President Donald Trump’s team, which has been scrambling amidst Alaska’s tourist season to find a venue for his meeting with Russian President Vladimir Putin, has succeeded. The two leaders will meet at Joint Base Elmendorf-Richardson, just north of Anchorage. The Americans apparently tried to persuade the Russians to allow Ukrainian President Volodymyr Zelenskyy to participate in some fashion, but Putin’s “nyet” proved unyielding.
Zelenskyy worries that Trump and Putin will do a deal over his head and present Ukraine with a fait accompli. He’s not wrong to be concerned, given Trump’s well-documented affinity for Putin.
Trump promised, on dozens of occasions in 2023 and 2024, to end the Ukraine war in 24 hours if re-elected.
Trump has insisted that Putin wouldn’t have invaded Ukraine had he been in the White House in 2022. In January, Putin echoed this claim, blaming the war on the 2020 election, which he, like Trump, falsely asserted was “stolen.” Trump also promised, on dozens of occasions in 2023 and 2024, to end the Ukraine war in 24 hours if re-elected.
But as Putin’s invasion of Ukraine began, Trump called it “genius.” Once back in office, in February he and Vice President JD Vance publicly humiliated Zelenskyy during a now-infamous White House meeting. In April, Trump even blamed Zelenskyy for provoking Russia’s invasion and also chided him for not accepting Russia’s annexation of Crimea, a move that Trump claimed would have cleared the way for a political settlement brokered by him.
In recent months, Trump has been vexed by Putin’s persistent, devastating attacks on Ukrainian cities and the Russian leader’s refusal to heed his calls to stop. In July, Trump complained that Putin “talks nice and then he bombs everybody,” all but conceding that Putin had been playing him. On July 14, he issued Putin a 50-day ultimatum to accept a 30-day ceasefire (he proposed it in May and Zelenskyy quickly accepted) or face U.S. sanctions starting Sept. 2.
But on July 29, Trump upped the ante by reducing that deadline to “10 or 12 days,” with Aug. 8 as the final day. Putin refused to blink and continued his relentless drone and missile strikes.
Last week, Trump dispatched the White House’s Middle East envoy Steve Witkoff, a real estate ally with no previous diplomatic experience, to Moscow to meet with Putin for the fifth time this year.
Witkoff has reportedly met with Putin unaccompanied by the State Department’s Russia experts and has also relied on Putin’s interpreters. Predictably, he returned from Moscow parroting standard Kremlin arguments. After one trip, for example, he stated that Putin had organized referendums in occupied Ukrainian provinces in September 2022 and that the local population chose to join Russia, adding for good measure that these are “Russian-speaking” areas.
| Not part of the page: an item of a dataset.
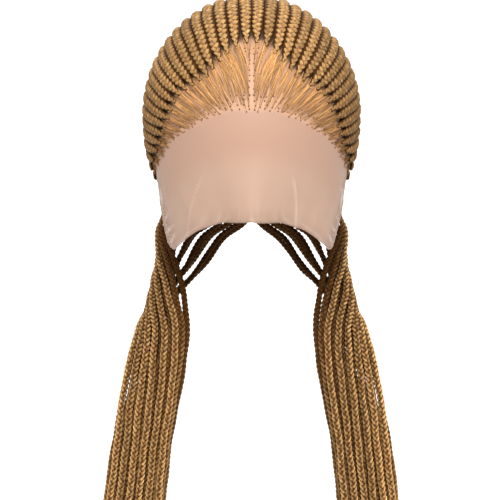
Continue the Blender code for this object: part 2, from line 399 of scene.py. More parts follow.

Witkoff seemed not to know that international law deems wartime referendums conducted by an occupying country illegitimate — for obvious reasons — and that, in any event, Russia did not control all four provinces back then and still fully occupies only Luhansk.
Moreover, ethnic Russians make up varying percentages in these provinces. For example, they account for only a quarter of the population in Kherson and about half in Donetsk. And ethnicity and language don’t always reliably indicate people’s loyalties, whether in Ukraine or anywhere else. During my four trips to wartime Ukraine, I have met many Ukrainian soldiers who speak Russian to one another — while fighting Russians. Witkoff appears unaware of such nuances.
Call that gambit what you wish. Just don’t call it mediation, which is what Trump says he’s engaged in.
Following Witkoff’s Aug. 6 meeting with Putin, Trump announced that he’d meet the Russian president and proposed land swaps as part of a political settlement in Ukraine. In practice that would require Ukraine to cede the Donbas region (the province of Donetsk and Luhansk) to Russia in return for retaining those parts of Zaporizhzhia and Kherson in the south that remain under Kyiv’s control.